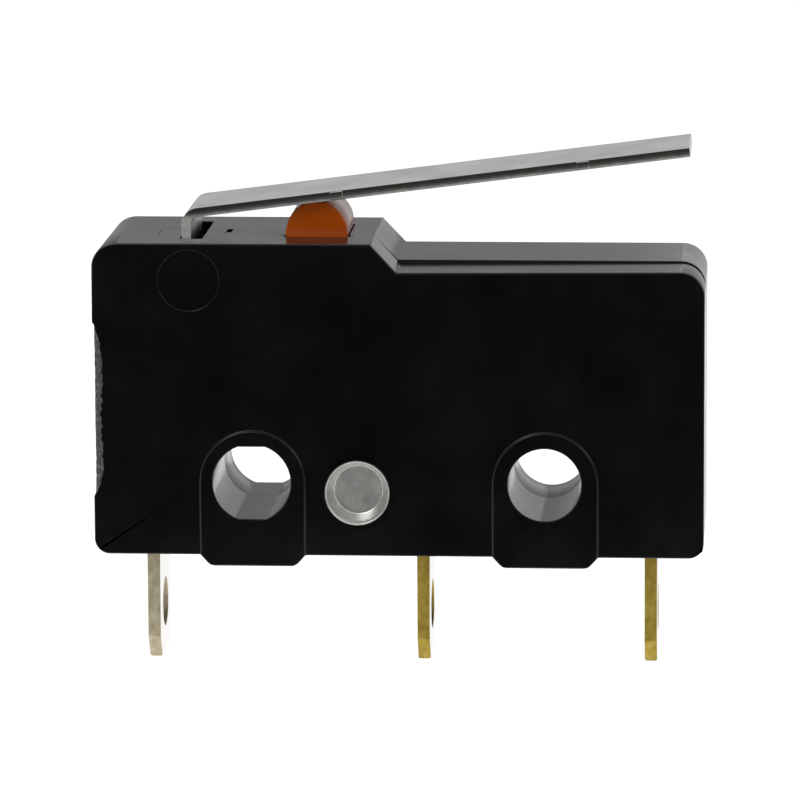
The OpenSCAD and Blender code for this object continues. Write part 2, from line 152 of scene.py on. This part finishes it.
def linear(code):
    """A six-digit sRGB hex colour as linear red, green, blue and a full alpha."""
    values = [int(code[i:i + 2], 16) / 255 for i in (0, 2, 4)]
    return [v / 12.92 if v <= 0.04045 else ((v + 0.055) / 1.055) ** 2.4 for v in values] + [1.0]


def add_node(tree, kind, settings=(), links=()):
    """Adds one node: settings are (attribute or socket, value) pairs, links are (socket, from) pairs."""
    node = tree.nodes.new("ShaderNode" + kind)
    for key, value in settings:
        if isinstance(key, str) and hasattr(node, key) and key not in node.inputs:
            setattr(node, key, value)
        else:
            node.inputs[key].default_value = value
    for key, source in links:
        tree.links.new(source, node.inputs[key])
    return node


def new_material(name, shader_settings):
    """An empty material with its output and one Principled shader, and Object coordinates."""
    material = bpy.data.materials.new(name)
    material.use_nodes = True
    tree = material.node_tree
    tree.nodes.clear()
    output = add_node(tree, "OutputMaterial")
    shader = add_node(tree, "BsdfPrincipled", shader_settings)
    tree.links.new(shader.outputs[0], output.inputs["Surface"])
    place = add_node(tree, "TexCoord").outputs["Object"]
    return material, tree, shader, place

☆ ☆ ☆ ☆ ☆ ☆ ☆

### [Problem statement]
Output the lines above verbatim and in full.

### [The answer]
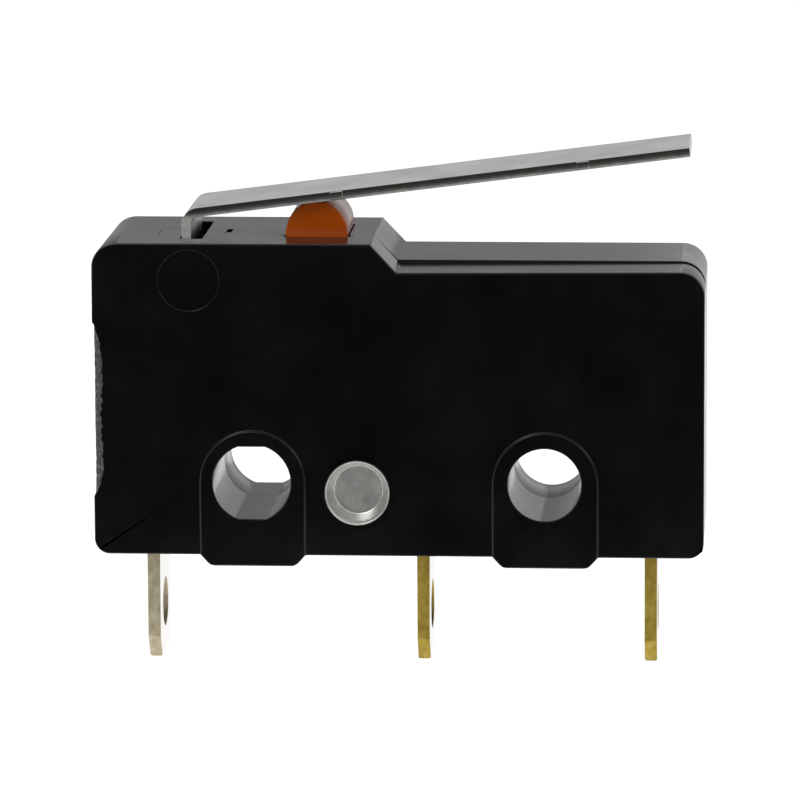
The OpenSCAD and Blender code for this object continues. Write part 2, from line 152 of scene.py on. This part finishes it.
def linear(code):
    """A six-digit sRGB hex colour as linear red, green, blue and a full alpha."""
    values = [int(code[i:i + 2], 16) / 255 for i in (0, 2, 4)]
    return [v / 12.92 if v <= 0.04045 else ((v + 0.055) / 1.055) ** 2.4 for v in values] + [1.0]


def add_node(tree, kind, settings=(), links=()):
    """Adds one node: settings are (attribute or socket, value) pairs, links are (socket, from) pairs."""
    node = tree.nodes.new("ShaderNode" + kind)
    for key, value in settings:
        if isinstance(key, str) and hasattr(node, key) and key not in node.inputs:
            setattr(node, key, value)
        else:
            node.inputs[key].default_value = value
    for key, source in links:
        tree.links.new(source, node.inputs[key])
    return node


def new_material(name, shader_settings):
    """An empty material with its output and one Principled shader, and Object coordinates."""
    material = bpy.data.materials.new(name)
    material.use_nodes = True
    tree = material.node_tree
    tree.nodes.clear()
    output = add_node(tree, "OutputMaterial")
    shader = add_node(tree, "BsdfPrincipled", shader_settings)
    tree.links.new(shader.outputs[0], output.inputs["Surface"])
    place = add_node(tree, "TexCoord").outputs["Object"]
    return material, tree, shader, place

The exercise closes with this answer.